Begin Listed entries

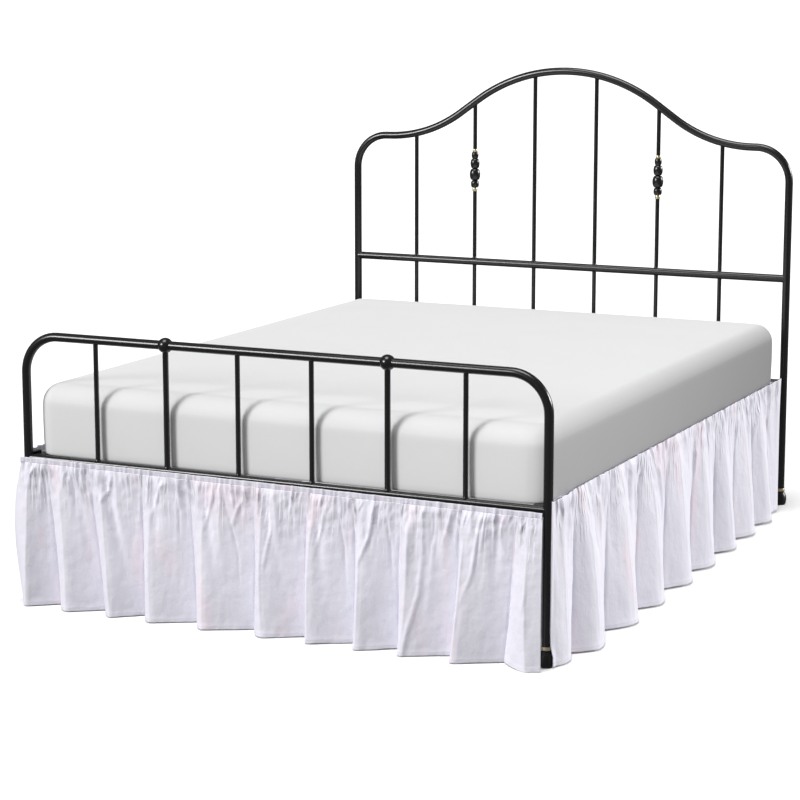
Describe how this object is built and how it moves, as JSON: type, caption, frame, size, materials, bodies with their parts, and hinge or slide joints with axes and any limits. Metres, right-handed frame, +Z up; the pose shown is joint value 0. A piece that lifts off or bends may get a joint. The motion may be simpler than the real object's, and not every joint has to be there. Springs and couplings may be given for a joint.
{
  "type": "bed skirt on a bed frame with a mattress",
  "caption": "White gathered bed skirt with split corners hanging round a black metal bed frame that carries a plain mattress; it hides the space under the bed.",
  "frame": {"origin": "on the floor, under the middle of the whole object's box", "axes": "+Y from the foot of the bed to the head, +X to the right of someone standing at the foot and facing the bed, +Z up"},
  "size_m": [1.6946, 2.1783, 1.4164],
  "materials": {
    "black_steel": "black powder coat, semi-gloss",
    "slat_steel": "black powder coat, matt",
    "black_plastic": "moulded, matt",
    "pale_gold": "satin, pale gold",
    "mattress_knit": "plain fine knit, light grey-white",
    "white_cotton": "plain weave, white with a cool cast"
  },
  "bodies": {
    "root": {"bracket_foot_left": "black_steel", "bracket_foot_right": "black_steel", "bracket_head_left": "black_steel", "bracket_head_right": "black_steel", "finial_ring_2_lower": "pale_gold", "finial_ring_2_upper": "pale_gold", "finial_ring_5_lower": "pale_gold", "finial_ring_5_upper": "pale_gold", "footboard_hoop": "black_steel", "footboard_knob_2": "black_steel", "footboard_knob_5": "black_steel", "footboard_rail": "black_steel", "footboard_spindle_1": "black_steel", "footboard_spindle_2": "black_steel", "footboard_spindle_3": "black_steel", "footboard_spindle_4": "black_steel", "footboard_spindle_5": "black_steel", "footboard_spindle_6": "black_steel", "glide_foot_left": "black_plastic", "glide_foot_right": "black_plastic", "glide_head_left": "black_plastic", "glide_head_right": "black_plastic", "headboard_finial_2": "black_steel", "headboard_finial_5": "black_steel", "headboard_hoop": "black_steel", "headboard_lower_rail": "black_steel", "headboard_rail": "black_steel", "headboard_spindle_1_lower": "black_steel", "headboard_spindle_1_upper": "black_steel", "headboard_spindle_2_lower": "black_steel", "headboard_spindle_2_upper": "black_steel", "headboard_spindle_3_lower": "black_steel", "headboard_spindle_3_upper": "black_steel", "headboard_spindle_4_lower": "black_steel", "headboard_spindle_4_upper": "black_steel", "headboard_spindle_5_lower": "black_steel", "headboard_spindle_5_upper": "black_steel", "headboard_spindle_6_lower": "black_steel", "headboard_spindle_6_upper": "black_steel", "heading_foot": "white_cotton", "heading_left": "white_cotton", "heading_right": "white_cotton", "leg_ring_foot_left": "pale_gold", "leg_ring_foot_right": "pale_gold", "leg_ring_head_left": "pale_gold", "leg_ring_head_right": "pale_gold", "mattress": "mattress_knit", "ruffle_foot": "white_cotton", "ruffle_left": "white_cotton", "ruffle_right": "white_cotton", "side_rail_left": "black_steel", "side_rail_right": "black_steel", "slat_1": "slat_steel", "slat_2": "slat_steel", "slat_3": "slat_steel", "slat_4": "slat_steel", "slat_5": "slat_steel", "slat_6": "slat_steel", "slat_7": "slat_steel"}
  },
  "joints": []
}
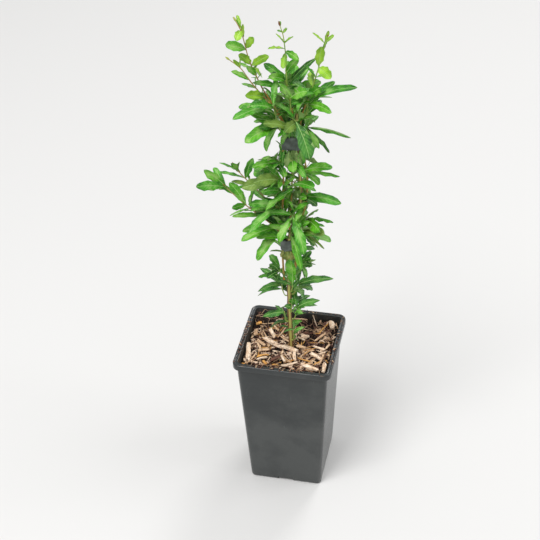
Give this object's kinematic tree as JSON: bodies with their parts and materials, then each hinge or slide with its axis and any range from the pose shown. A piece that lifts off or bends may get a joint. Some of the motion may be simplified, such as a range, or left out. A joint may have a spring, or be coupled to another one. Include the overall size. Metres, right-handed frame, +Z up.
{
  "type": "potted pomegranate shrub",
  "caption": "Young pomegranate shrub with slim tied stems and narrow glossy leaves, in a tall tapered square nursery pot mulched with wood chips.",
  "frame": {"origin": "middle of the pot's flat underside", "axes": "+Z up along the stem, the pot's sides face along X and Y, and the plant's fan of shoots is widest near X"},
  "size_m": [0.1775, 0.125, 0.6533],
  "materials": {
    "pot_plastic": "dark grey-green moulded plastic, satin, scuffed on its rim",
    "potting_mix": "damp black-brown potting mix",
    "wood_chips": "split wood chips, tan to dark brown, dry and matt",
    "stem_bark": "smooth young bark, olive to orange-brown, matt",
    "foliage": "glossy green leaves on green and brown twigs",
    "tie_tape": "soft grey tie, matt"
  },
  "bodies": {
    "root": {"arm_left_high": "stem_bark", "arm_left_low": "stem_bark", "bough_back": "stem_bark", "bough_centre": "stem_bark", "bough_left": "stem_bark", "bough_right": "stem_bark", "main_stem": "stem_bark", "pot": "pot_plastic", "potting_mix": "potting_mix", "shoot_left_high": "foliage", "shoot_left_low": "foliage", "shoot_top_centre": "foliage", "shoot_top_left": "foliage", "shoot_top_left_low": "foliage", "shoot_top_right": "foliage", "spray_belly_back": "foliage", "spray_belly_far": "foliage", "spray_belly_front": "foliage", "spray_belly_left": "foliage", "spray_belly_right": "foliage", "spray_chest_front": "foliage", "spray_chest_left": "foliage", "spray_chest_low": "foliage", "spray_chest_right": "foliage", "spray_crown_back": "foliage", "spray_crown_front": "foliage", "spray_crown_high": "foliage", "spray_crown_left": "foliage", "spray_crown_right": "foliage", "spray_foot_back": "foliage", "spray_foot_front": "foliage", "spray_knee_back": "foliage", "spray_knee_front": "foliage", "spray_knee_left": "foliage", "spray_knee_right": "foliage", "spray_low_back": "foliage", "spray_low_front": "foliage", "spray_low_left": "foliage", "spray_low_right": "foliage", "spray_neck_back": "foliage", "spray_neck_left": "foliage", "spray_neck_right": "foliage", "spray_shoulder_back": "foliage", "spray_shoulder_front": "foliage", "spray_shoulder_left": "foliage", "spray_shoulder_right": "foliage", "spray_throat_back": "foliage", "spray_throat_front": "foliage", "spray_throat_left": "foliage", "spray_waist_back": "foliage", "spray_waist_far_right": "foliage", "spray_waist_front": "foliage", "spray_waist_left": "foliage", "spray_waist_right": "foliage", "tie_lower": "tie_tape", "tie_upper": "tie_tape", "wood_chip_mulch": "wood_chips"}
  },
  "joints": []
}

End Listed entries

| Stated exercise |
Write out all the entries exactly.

| Final result |
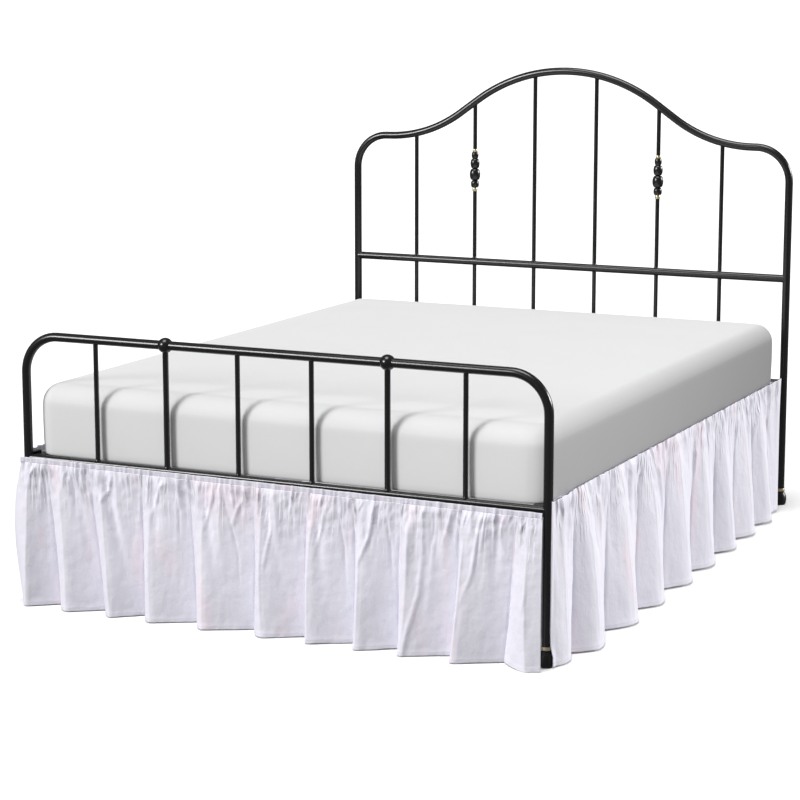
Describe how this object is built and how it moves, as JSON: type, caption, frame, size, materials, bodies with their parts, and hinge or slide joints with axes and any limits. Metres, right-handed frame, +Z up; the pose shown is joint value 0. A piece that lifts off or bends may get a joint. The motion may be simpler than the real object's, and not every joint has to be there. Springs and couplings may be given for a joint.
{
  "type": "bed skirt on a bed frame with a mattress",
  "caption": "White gathered bed skirt with split corners hanging round a black metal bed frame that carries a plain mattress; it hides the space under the bed.",
  "frame": {"origin": "on the floor, under the middle of the whole object's box", "axes": "+Y from the foot of the bed to the head, +X to the right of someone standing at the foot and facing the bed, +Z up"},
  "size_m": [1.6946, 2.1783, 1.4164],
  "materials": {
    "black_steel": "black powder coat, semi-gloss",
    "slat_steel": "black powder coat, matt",
    "black_plastic": "moulded, matt",
    "pale_gold": "satin, pale gold",
    "mattress_knit": "plain fine knit, light grey-white",
    "white_cotton": "plain weave, white with a cool cast"
  },
  "bodies": {
    "root": {"bracket_foot_left": "black_steel", "bracket_foot_right": "black_steel", "bracket_head_left": "black_steel", "bracket_head_right": "black_steel", "finial_ring_2_lower": "pale_gold", "finial_ring_2_upper": "pale_gold", "finial_ring_5_lower": "pale_gold", "finial_ring_5_upper": "pale_gold", "footboard_hoop": "black_steel", "footboard_knob_2": "black_steel", "footboard_knob_5": "black_steel", "footboard_rail": "black_steel", "footboard_spindle_1": "black_steel", "footboard_spindle_2": "black_steel", "footboard_spindle_3": "black_steel", "footboard_spindle_4": "black_steel", "footboard_spindle_5": "black_steel", "footboard_spindle_6": "black_steel", "glide_foot_left": "black_plastic", "glide_foot_right": "black_plastic", "glide_head_left": "black_plastic", "glide_head_right": "black_plastic", "headboard_finial_2": "black_steel", "headboard_finial_5": "black_steel", "headboard_hoop": "black_steel", "headboard_lower_rail": "black_steel", "headboard_rail": "black_steel", "headboard_spindle_1_lower": "black_steel", "headboard_spindle_1_upper": "black_steel", "headboard_spindle_2_lower": "black_steel", "headboard_spindle_2_upper": "black_steel", "headboard_spindle_3_lower": "black_steel", "headboard_spindle_3_upper": "black_steel", "headboard_spindle_4_lower": "black_steel", "headboard_spindle_4_upper": "black_steel", "headboard_spindle_5_lower": "black_steel", "headboard_spindle_5_upper": "black_steel", "headboard_spindle_6_lower": "black_steel", "headboard_spindle_6_upper": "black_steel", "heading_foot": "white_cotton", "heading_left": "white_cotton", "heading_right": "white_cotton", "leg_ring_foot_left": "pale_gold", "leg_ring_foot_right": "pale_gold", "leg_ring_head_left": "pale_gold", "leg_ring_head_right": "pale_gold", "mattress": "mattress_knit", "ruffle_foot": "white_cotton", "ruffle_left": "white_cotton", "ruffle_right": "white_cotton", "side_rail_left": "black_steel", "side_rail_right": "black_steel", "slat_1": "slat_steel", "slat_2": "slat_steel", "slat_3": "slat_steel", "slat_4": "slat_steel", "slat_5": "slat_steel", "slat_6": "slat_steel", "slat_7": "slat_steel"}
  },
  "joints": []
}
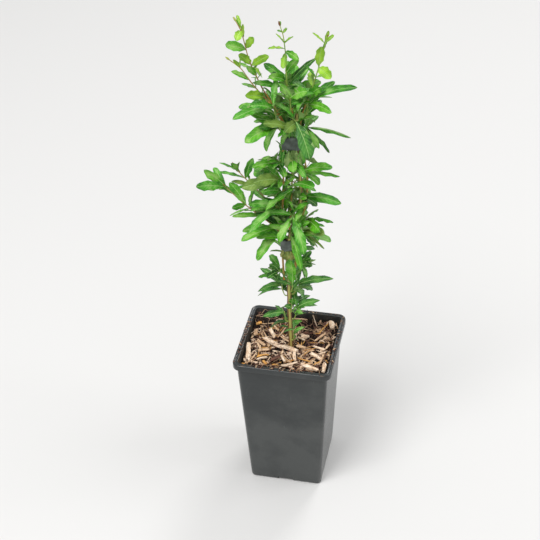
Give this object's kinematic tree as JSON: bodies with their parts and materials, then each hinge or slide with its axis and any range from the pose shown. A piece that lifts off or bends may get a joint. Some of the motion may be simplified, such as a range, or left out. A joint may have a spring, or be coupled to another one. Include the overall size. Metres, right-handed frame, +Z up.
{
  "type": "potted pomegranate shrub",
  "caption": "Young pomegranate shrub with slim tied stems and narrow glossy leaves, in a tall tapered square nursery pot mulched with wood chips.",
  "frame": {"origin": "middle of the pot's flat underside", "axes": "+Z up along the stem, the pot's sides face along X and Y, and the plant's fan of shoots is widest near X"},
  "size_m": [0.1775, 0.125, 0.6533],
  "materials": {
    "pot_plastic": "dark grey-green moulded plastic, satin, scuffed on its rim",
    "potting_mix": "damp black-brown potting mix",
    "wood_chips": "split wood chips, tan to dark brown, dry and matt",
    "stem_bark": "smooth young bark, olive to orange-brown, matt",
    "foliage": "glossy green leaves on green and brown twigs",
    "tie_tape": "soft grey tie, matt"
  },
  "bodies": {
    "root": {"arm_left_high": "stem_bark", "arm_left_low": "stem_bark", "bough_back": "stem_bark", "bough_centre": "stem_bark", "bough_left": "stem_bark", "bough_right": "stem_bark", "main_stem": "stem_bark", "pot": "pot_plastic", "potting_mix": "potting_mix", "shoot_left_high": "foliage", "shoot_left_low": "foliage", "shoot_top_centre": "foliage", "shoot_top_left": "foliage", "shoot_top_left_low": "foliage", "shoot_top_right": "foliage", "spray_belly_back": "foliage", "spray_belly_far": "foliage", "spray_belly_front": "foliage", "spray_belly_left": "foliage", "spray_belly_right": "foliage", "spray_chest_front": "foliage", "spray_chest_left": "foliage", "spray_chest_low": "foliage", "spray_chest_right": "foliage", "spray_crown_back": "foliage", "spray_crown_front": "foliage", "spray_crown_high": "foliage", "spray_crown_left": "foliage", "spray_crown_right": "foliage", "spray_foot_back": "foliage", "spray_foot_front": "foliage", "spray_knee_back": "foliage", "spray_knee_front": "foliage", "spray_knee_left": "foliage", "spray_knee_right": "foliage", "spray_low_back": "foliage", "spray_low_front": "foliage", "spray_low_left": "foliage", "spray_low_right": "foliage", "spray_neck_back": "foliage", "spray_neck_left": "foliage", "spray_neck_right": "foliage", "spray_shoulder_back": "foliage", "spray_shoulder_front": "foliage", "spray_shoulder_left": "foliage", "spray_shoulder_right": "foliage", "spray_throat_back": "foliage", "spray_throat_front": "foliage", "spray_throat_left": "foliage", "spray_waist_back": "foliage", "spray_waist_far_right": "foliage", "spray_waist_front": "foliage", "spray_waist_left": "foliage", "spray_waist_right": "foliage", "tie_lower": "tie_tape", "tie_upper": "tie_tape", "wood_chip_mulch": "wood_chips"}
  },
  "joints": []
}